The Seven Wastes in Software
| Toyota Waste | Software Equivalent | Batuta Mitigation |
|---|---|---|
| Overproduction | Building features nobody uses | Targeted transpilation of requested files only |
| Waiting | Idle CPU during I/O or serial builds | Parallel tool execution via Repartir |
| Transport | Unnecessary data movement | Cost-based backend selection (5x PCIe rule) |
| Overprocessing | Redundant analysis passes | Incremental analysis with state caching |
| Inventory | Stale build artifacts | Deterministic builds, no artifact hoarding |
| Motion | Context switching between tools | Single batuta transpile entry point |
| Defects | Bugs that require rework | Jidoka quality gates at every phase |
Waste Elimination in Batuta
Caching and Incremental Compilation
Batuta tracks pipeline state in .batuta-state.json. When a phase completes successfully, it is not re-run unless inputs change.
# First run: all 5 phases execute
$ batuta transpile --input ./project
Phase 1: Analysis [2.1s]
Phase 2: Transpilation [8.4s]
Phase 3: Optimization [3.2s]
Phase 4: Validation [5.1s]
Phase 5: Deployment [1.0s]
# Second run: only changed phases re-execute
$ batuta transpile --input ./project
Phase 1: Analysis [cached]
Phase 2: Transpilation [1.2s] # Only modified files
Phase 3: Optimization [cached]
Phase 4: Validation [5.1s] # Re-validates changed output
Phase 5: Deployment [1.0s]
Cost Circuit Breakers
GPU dispatch is expensive. Batuta prevents waste by applying the Gregg 5x rule: GPU is only selected when the compute benefit exceeds five times the data transfer cost.
#![allow(unused)]
fn main() {
// Muda: avoid wasteful GPU transfers for small operations
let backend = if data_size > threshold && compute_ratio > 5.0 {
Backend::Gpu
} else {
Backend::Simd // SIMD avoids PCIe transfer entirely
};
}
Eliminating Redundant Analysis
PMAT quality analysis uses hash-based invalidation.

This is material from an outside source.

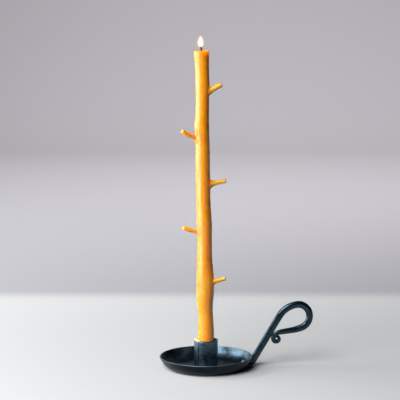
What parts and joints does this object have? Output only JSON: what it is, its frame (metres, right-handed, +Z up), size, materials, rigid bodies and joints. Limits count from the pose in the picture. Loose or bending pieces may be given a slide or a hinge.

If source files have not changed, the cached TDG score is reused. Cold cache takes approximately 7 seconds; warm cache responds in under 100 milliseconds. Invalidation triggers are explicit: Cargo.toml changes, git HEAD moves, or TTL expiration.
Eliminating Unnecessary Transpilation
Batuta only transpiles files that match a known source language with an available transpiler. Files already in Rust or belonging to unsupported languages are skipped:
$ batuta transpile --input ./mixed_project
Skipping: src/lib.rs (already Rust)
Transpiling: scripts/preprocess.py (via Depyler)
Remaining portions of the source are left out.